What Voicemail Actually Costs You
Let's put some real numbers on this. Say you're a solo plumber or small plumbing business in Sundre. You probably get 10-15 calls per day during busy season. If 80% of callers who reach voicemail don't leave messages, and you miss 30% of your calls because you're working, here's the math:
- 15 calls per day
- 5 calls go to voicemail (you miss 1/3 because you're working)
- 4 of those 5 callers hang up without leaving a message
- 1 leaves a message, but there's a delay in callback
So you're potentially losing 4 customers per day to voicemail hang-ups. Even if only half of those would have booked service, and the average job is $300, that's $600 per day in lost revenue. Over a busy month, that's $18,000.
That's probably a conservative estimate, too. Emergency calls tend to be worth more than routine service calls, and the customers you lose to voicemail are often the ones with urgent, high-value problems.
For a small business in a town of 3,000 people, losing $18,000 per month to something as simple as voicemail is a serious problem. That's money that could go toward better equipment, a second truck, or hiring help.

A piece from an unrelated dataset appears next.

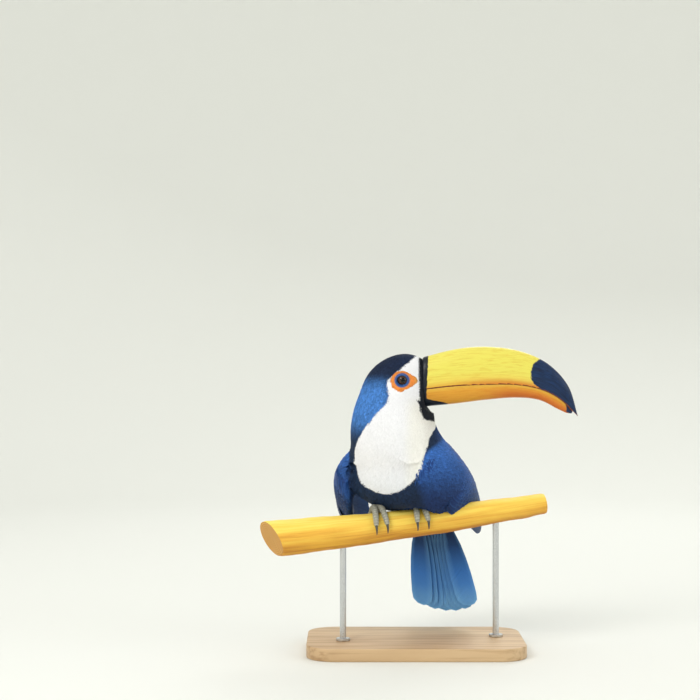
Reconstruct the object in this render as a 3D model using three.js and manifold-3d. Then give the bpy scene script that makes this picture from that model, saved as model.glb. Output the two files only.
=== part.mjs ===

What Works Instead of Voicemail
So what should you do instead? There are several options that work better than voicemail for plumbers:
Live answering services are probably the most straightforward solution. You can hire a service that answers your phone with your business name, takes basic information about the call, and either patches emergency calls through to you or schedules non-emergency appointments. Good services cost $200-400 per month, which is probably less than you lose to voicemail in a week.
AI answering systems are getting better and cheaper. These can handle basic screening, and forward truly urgent calls to you immediately. They're available 24/7 and don't take sick days.
A dedicated business line that your partner, employee, or family member can answer during business hours. This works well for family plumbing businesses. The key is making sure whoever answers can take accurate information and knows how to prioritize emergency calls.
Call forwarding to your cell phone with a different ringtone for business calls. This ensures you at least know it's a business call when your phone rings, even if you can't always answer immediately.
What Sundre Plumbers Are Actually Doing
The plumbers in Sundre who stay consistently busy have figured this out already. Most of them either answer their phones personally as much as possible, or they've invested in some kind of answering solution.
Some have their spouse or family member handle the phone during peak hours. Others use simple answering services that cost less than $300 per month but capture way more leads than voicemail ever did.
The smart ones also recognize that in Sundre's service area, being available matters more than having the lowest prices. Ranchers and rural property owners will pay more for a plumber who actually answers the phone and shows up when they say they will.
A few plumbers have started using automated text responses that go out immediately when they miss a call, asking customers to text their emergency details. This works well for the younger demographics and gives customers a way to communicate even when voice calls aren't practical.
The Bottom Line
Voicemail made sense when customers had fewer options and were willing to wait longer for service. In 2024, in a service area as spread out as Sundre and Mountain View County, it's costing you more money than you realize.
The solution doesn't have to be complicated or expensive. It just has to put a human voice on the other end of the line more often than a recording. Whether that's you, a family member, an answering service, or even a good AI system, anything is better than sending 80% of your potential customers straight to voicemail.
Your phone is your most important business tool. It's time to treat it like one.